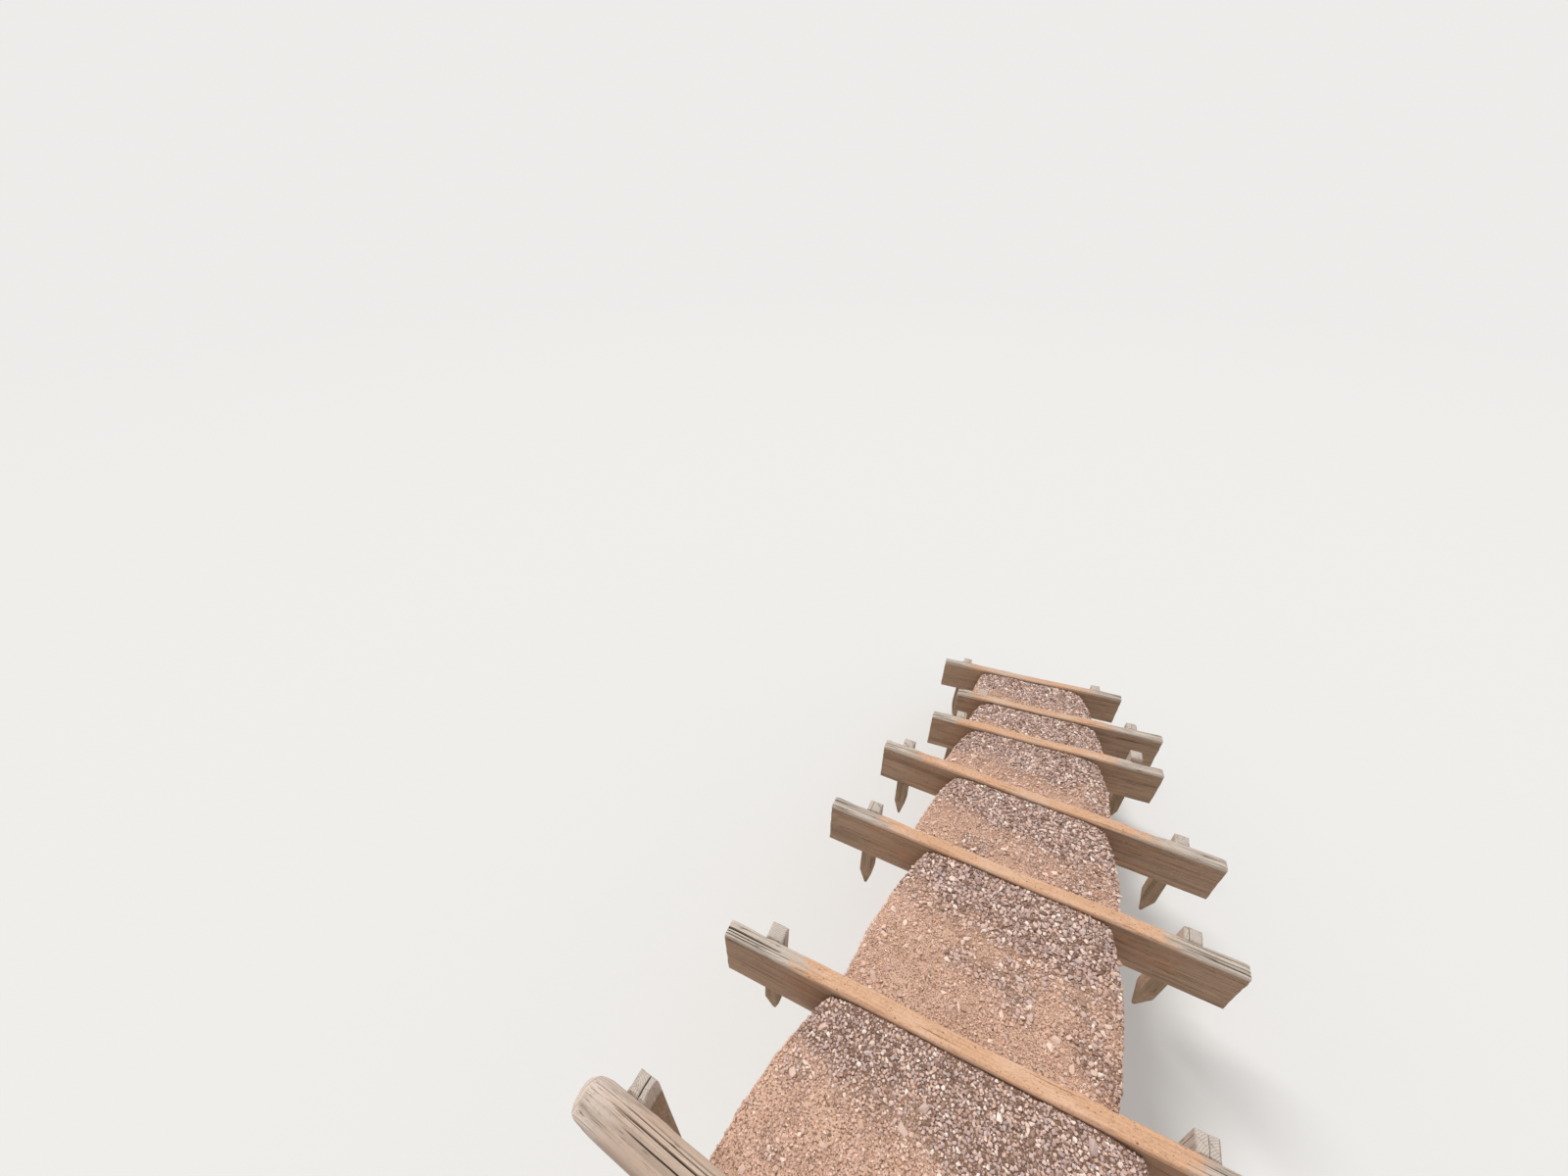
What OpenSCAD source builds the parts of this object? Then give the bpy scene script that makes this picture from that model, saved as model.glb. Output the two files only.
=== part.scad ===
// Flight of timber-edged path steps: a round log and six riser boards set across a path on a
// slope, each held by two driven pegs, with compacted stone filling the tread behind each board.
// X runs across the flight, Y up the slope and Z up. The origin is the middle of the lowest
// board's underside. Risers count from 0, the log at the top, to 6, the lowest board.

/* [Rises] */
// Rise from the top edge of one board to the next
rise = 175; // [140:1:195]
// Rise from the top edge of board 1 to the crown of the log
top_rise = 120; // [105:1:150]

/* [Goings] */
// From the front of the log to the front of board 1, along Y
going_1 = 485; // [380:5:700]
// From the front of board 1 to the front of board 2
going_2 = 600; // [380:5:700]
// From the front of board 2 to the front of board 3
going_3 = 490; // [380:5:700]
// From the front of board 3 to the front of board 4
going_4 = 490; // [380:5:700]
// From the front of board 4 to the front of board 5
going_5 = 405; // [380:5:700]
// From the front of board 5 to the front of board 6
going_6 = 465; // [380:5:700]

/* [Turns] */
// Turn of the log about the vertical, in degrees
turn_0 = -11; // [-12:0.5:12]
// Turn of board 1
turn_1 = -6; // [-12:0.5:12]
// Turn of board 2
turn_2 = -7; // [-12:0.5:12]
// Turn of board 3
turn_3 = -7; // [-12:0.5:12]
// Turn of board 4
turn_4 = -1.5; // [-12:0.5:12]
// Turn of board 5
turn_5 = -0.5; // [-12:0.5:12]

/* [Sideways places] */
// How far the middle of the log lies to the right of the middle of board 6
mid_0 = 475; // [300:5:600]
// Middle of board 1
mid_1 = 335; // [200:5:500]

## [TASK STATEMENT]
Write out the whole listing again, exactly as it stands.

## [EXERCISE SOLUTION]
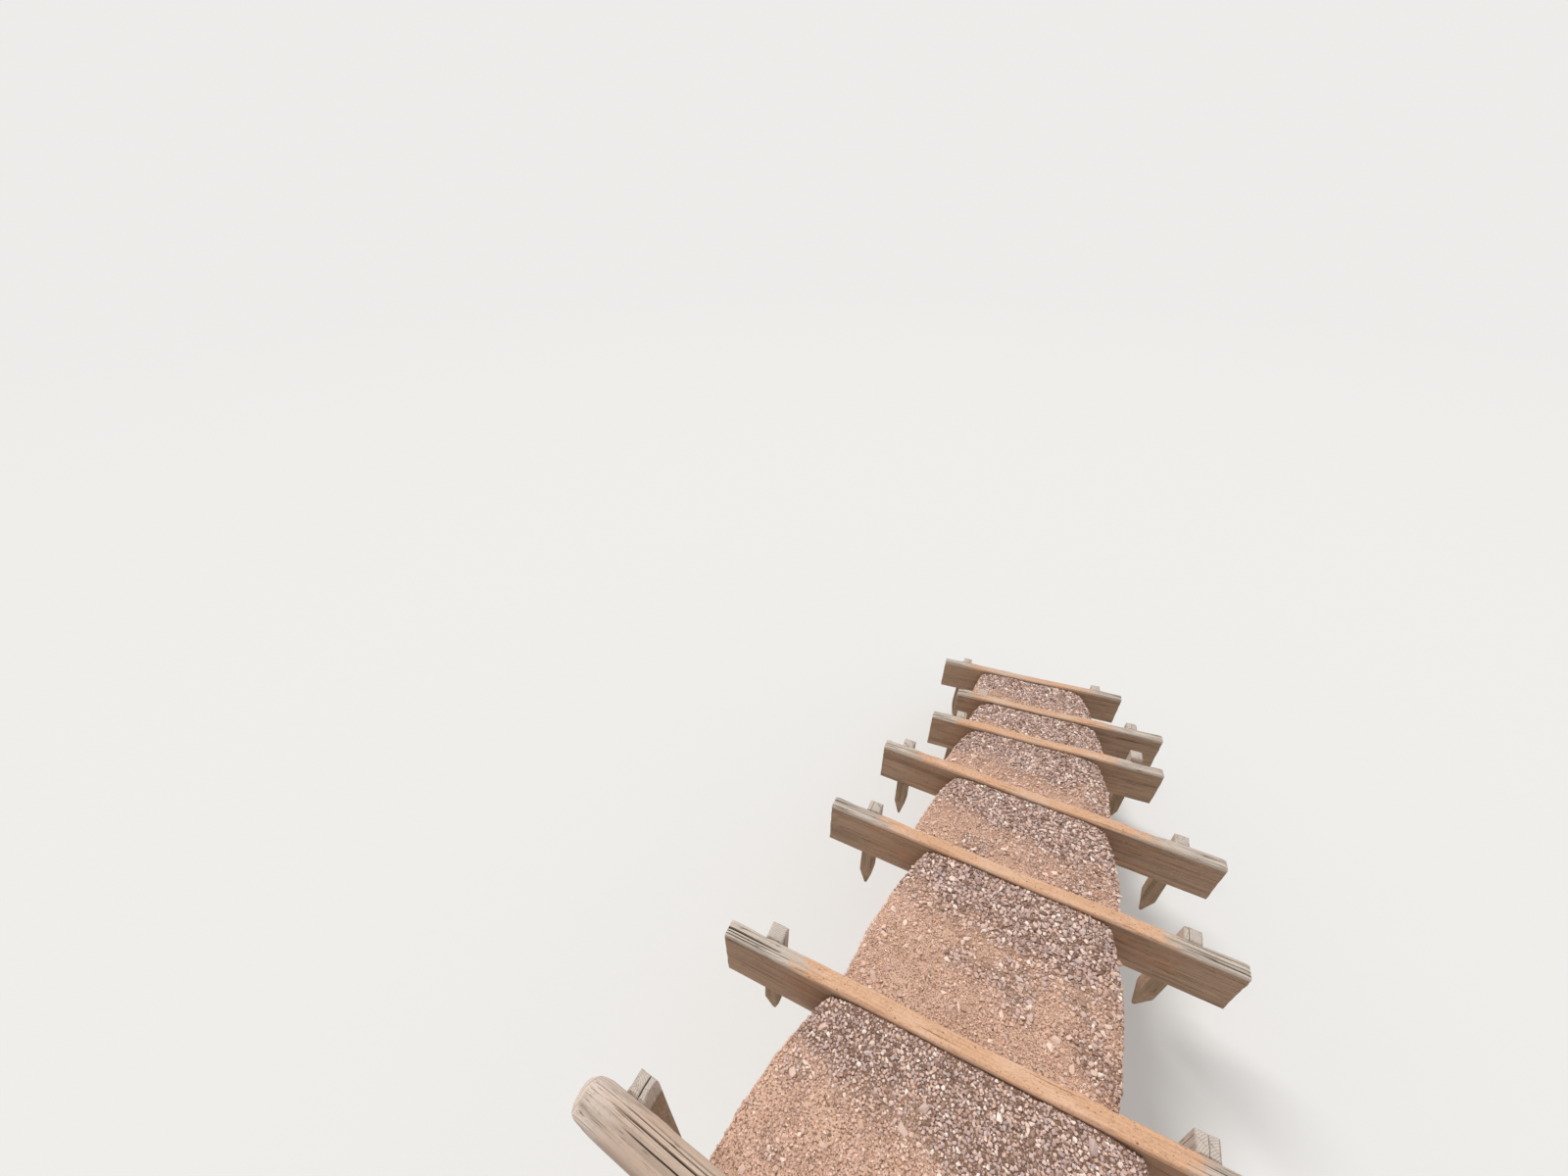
What OpenSCAD source builds the parts of this object? Then give the bpy scene script that makes this picture from that model, saved as model.glb. Output the two files only.
=== part.scad ===
// Flight of timber-edged path steps: a round log and six riser boards set across a path on a
// slope, each held by two driven pegs, with compacted stone filling the tread behind each board.
// X runs across the flight, Y up the slope and Z up. The origin is the middle of the lowest
// board's underside. Risers count from 0, the log at the top, to 6, the lowest board.

/* [Rises] */
// Rise from the top edge of one board to the next
rise = 175; // [140:1:195]
// Rise from the top edge of board 1 to the crown of the log
top_rise = 120; // [105:1:150]

/* [Goings] */
// From the front of the log to the front of board 1, along Y
going_1 = 485; // [380:5:700]
// From the front of board 1 to the front of board 2
going_2 = 600; // [380:5:700]
// From the front of board 2 to the front of board 3
going_3 = 490; // [380:5:700]
// From the front of board 3 to the front of board 4
going_4 = 490; // [380:5:700]
// From the front of board 4 to the front of board 5
going_5 = 405; // [380:5:700]
// From the front of board 5 to the front of board 6
going_6 = 465; // [380:5:700]

/* [Turns] */
// Turn of the log about the vertical, in degrees
turn_0 = -11; // [-12:0.5:12]
// Turn of board 1
turn_1 = -6; // [-12:0.5:12]
// Turn of board 2
turn_2 = -7; // [-12:0.5:12]
// Turn of board 3
turn_3 = -7; // [-12:0.5:12]
// Turn of board 4
turn_4 = -1.5; // [-12:0.5:12]
// Turn of board 5
turn_5 = -0.5; // [-12:0.5:12]

/* [Sideways places] */
// How far the middle of the log lies to the right of the middle of board 6
mid_0 = 475; // [300:5:600]
// Middle of board 1
mid_1 = 335; // [200:5:500]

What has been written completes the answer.